Set task: Only the lines from the line with "Reconstruct the object" through the line with "import * as THREE from 'three';" should be copied, exactly as they appear, with both ends kept.
--- Start of Dataset records ---
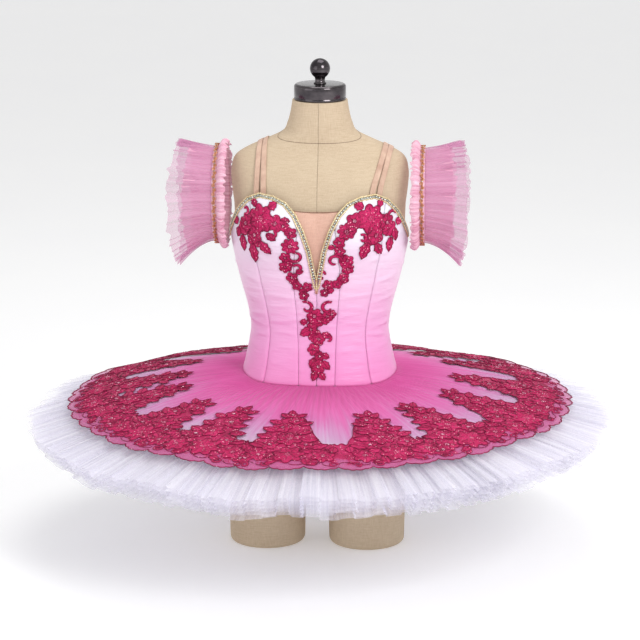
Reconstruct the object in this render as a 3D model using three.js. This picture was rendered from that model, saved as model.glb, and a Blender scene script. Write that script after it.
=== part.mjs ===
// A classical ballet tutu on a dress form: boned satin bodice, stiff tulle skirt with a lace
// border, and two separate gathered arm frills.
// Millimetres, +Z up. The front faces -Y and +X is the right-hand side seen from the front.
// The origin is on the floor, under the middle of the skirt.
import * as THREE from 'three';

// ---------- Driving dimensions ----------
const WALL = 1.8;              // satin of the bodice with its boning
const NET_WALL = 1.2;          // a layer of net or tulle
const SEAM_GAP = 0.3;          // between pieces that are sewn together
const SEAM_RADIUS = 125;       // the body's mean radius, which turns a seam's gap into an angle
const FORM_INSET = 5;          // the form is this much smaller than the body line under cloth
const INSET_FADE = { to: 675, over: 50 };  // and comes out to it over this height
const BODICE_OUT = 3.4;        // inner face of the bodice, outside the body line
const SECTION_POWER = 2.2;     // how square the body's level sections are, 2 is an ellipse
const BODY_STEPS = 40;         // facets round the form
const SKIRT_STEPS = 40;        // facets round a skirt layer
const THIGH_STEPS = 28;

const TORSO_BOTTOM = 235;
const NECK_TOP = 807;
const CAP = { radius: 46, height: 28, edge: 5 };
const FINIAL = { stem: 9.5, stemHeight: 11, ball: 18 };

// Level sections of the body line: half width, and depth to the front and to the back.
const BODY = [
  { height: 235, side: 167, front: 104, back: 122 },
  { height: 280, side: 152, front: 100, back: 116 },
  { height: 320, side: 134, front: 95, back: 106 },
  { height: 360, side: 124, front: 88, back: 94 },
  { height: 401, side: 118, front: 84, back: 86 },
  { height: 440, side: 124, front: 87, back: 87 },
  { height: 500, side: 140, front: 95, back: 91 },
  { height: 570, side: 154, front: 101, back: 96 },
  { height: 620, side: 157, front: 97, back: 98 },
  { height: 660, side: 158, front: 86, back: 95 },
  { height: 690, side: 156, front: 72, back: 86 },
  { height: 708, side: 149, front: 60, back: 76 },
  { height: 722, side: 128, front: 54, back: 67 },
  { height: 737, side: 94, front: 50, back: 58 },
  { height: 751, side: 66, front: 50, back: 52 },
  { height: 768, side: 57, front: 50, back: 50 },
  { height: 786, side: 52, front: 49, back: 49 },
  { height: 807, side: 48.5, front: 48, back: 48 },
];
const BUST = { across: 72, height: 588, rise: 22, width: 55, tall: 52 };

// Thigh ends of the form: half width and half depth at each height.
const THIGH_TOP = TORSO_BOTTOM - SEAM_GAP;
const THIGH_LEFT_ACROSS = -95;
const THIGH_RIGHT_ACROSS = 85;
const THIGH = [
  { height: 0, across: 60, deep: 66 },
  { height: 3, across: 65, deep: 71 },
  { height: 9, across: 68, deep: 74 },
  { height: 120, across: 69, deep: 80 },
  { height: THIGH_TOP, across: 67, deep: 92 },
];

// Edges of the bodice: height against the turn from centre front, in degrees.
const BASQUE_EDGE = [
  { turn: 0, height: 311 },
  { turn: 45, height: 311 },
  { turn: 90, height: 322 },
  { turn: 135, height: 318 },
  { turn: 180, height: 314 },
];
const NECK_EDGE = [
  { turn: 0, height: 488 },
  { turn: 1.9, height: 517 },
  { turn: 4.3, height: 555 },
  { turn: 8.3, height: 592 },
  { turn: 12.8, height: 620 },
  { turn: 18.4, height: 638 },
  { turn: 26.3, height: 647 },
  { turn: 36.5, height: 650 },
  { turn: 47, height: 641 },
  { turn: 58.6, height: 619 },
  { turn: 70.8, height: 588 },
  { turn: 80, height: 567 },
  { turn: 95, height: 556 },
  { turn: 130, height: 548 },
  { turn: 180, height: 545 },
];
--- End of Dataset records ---
--- Start of Dataset records ---
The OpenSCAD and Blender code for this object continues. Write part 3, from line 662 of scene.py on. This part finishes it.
--- End of Dataset records ---
--- Start of Dataset records ---
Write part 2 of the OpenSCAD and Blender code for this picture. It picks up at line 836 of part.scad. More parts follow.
--- End of Dataset records ---
Written response:
Reconstruct the object in this render as a 3D model using three.js. This picture was rendered from that model, saved as model.glb, and a Blender scene script. Write that script after it.
=== part.mjs ===
// A classical ballet tutu on a dress form: boned satin bodice, stiff tulle skirt with a lace
// border, and two separate gathered arm frills.
// Millimetres, +Z up. The front faces -Y and +X is the right-hand side seen from the front.
// The origin is on the floor, under the middle of the skirt.
import * as THREE from 'three';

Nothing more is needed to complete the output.